Update Sunday morning 10am: Roger Harrabin has emailed me saying he has written an article on the BBC Editors Blog about the issue of the changes to this story.

6 Comments

  • “oger Harrabin, the BBC reporter whose April 4 story on global warming was altered after he was sent bullying emails by a climate change activist,”

    More of a nudge I would say. The BBC has to stick to the line set by the proportion of experts who err on one side of the current (uncertain) but evolving state of knowledge. They say something like “the majority of scientists…but a minority disagree”
    A journalist can’t just decide to override a majority of scientists even if it does add punch to the item.

  • “Do you really think that I quaked in fear under a threat from an environmentalist that she would tell her friends about me?”

    I guess our host would have more an idea if this is true than I would, as I dont know Mr Harrabin so well, personally I have to answer “I dunno?” to this apparent rhetorical question.

    I can only go from what I see from the evidence of the date stamps. Within 30 minutes he changed from holding firm, to an apparent total capitualation to Ms Abbess. If the WMO or some BBC high up, or his conscience gave him the inspiration to completely rewrite the tenor of the article, then I would have liked a better answer than this apparent appeal to our incredulity.

    Hey ho! I guess Mr Harrabin knows this will be lost in the blogosphere eventually, thanks for the update anyway :)

  • Roger Harrabin has just written something about this on the BBC site:

    http://www.bbc.co.uk/blogs/theeditors/2008/04/climate_change_debate.html

  • Say your sorry Poneke!

    Could you enlighten us on skeptics and global warming Poneke? Is this a Skeptics Society thing, if so why? Usually the Skeptics Society is arguing religion versus science or modernism v post modernism etc. I notice Dennis Dutton is a prominent AGW skeptic but he uses science against science where the knowledge is provisional and evolving but a big majority are pro.

    Here’s a response to the claim “Global warming ended in 1998″ from Gristmill.
    http://gristmill.grist.org/story/2006/11/4/175028/329

  • Jo Abbess is a bully, Roger Harriban is a coward.
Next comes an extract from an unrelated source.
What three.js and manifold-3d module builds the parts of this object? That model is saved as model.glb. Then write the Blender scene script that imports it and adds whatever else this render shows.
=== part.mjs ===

What was originally reported was factual, at least as factual as the garbage Abbess is spouting. By that I mean it was based on as much evidence. From the e-mail trail it is plain that Jo Abbess’ ONLY concern that was that people would discover a potentially counter argument.

    If Jo Abbess were any kind of scientist – which I doubt she is – she would understand that scientific analysis HAS to be based upon sound “base-line data” …. Global Warming is not. The instrumentation used to record meteorological data until the past 20 yrs has been at best crude, typically primitive(as a meteorologist who has used the instrumentation the argument is based upon I do know what I am talking about). So to build an argument – either for, or against – around global warming using data older than 20 yrs is folly.

    If you think that an asumption on global doom and disaster can be based on flawed data the you are foolhardy – at best, stupid – at worst

  • For a little bit of light relief from the slugging going on at “Wishart’s crusade against….”, and the onset of some wild wet windy and snowy colder weather, Jos Joslyn has a point.

    “Jo Abbess is a bully, …”

    I would be totally surprised if Joe Abbess is any one other than a bully and an apt description for her beliefs could best be described as a follower of enviro-fundamentalism. With her self description as having morphed into an environmental campaigner after having absorbed bucket loads of “knowledge” from reading mountains of critical reports she now claims, so it appears, to justify wrapping herself in a cloak of enviro-legitimacy.

    Here is an example of someone who is a true believer in the religion of man made global warming and taking on the disciples role of the truly neo-religious fundamentalist alluded to in Poneke’s “Bullshit detector…” article and also described by the talented journalist Bret Stephens in his July article Global Warming as Mass Neurosis http://online.wsj.com/article/SB121486841811817591.html kindly referenced by Owen McShane.

    Karl Marx was well known, along with his many other notable statements, for describing religion as the opiate of the people, a revelation that fits like a glove onto those neo-religious enviro-fundamentalists and followers who after having snorted on the opium of the pushers, those warming preachers, like all hooked users find it difficult to kick the habit before it scrambles their brains.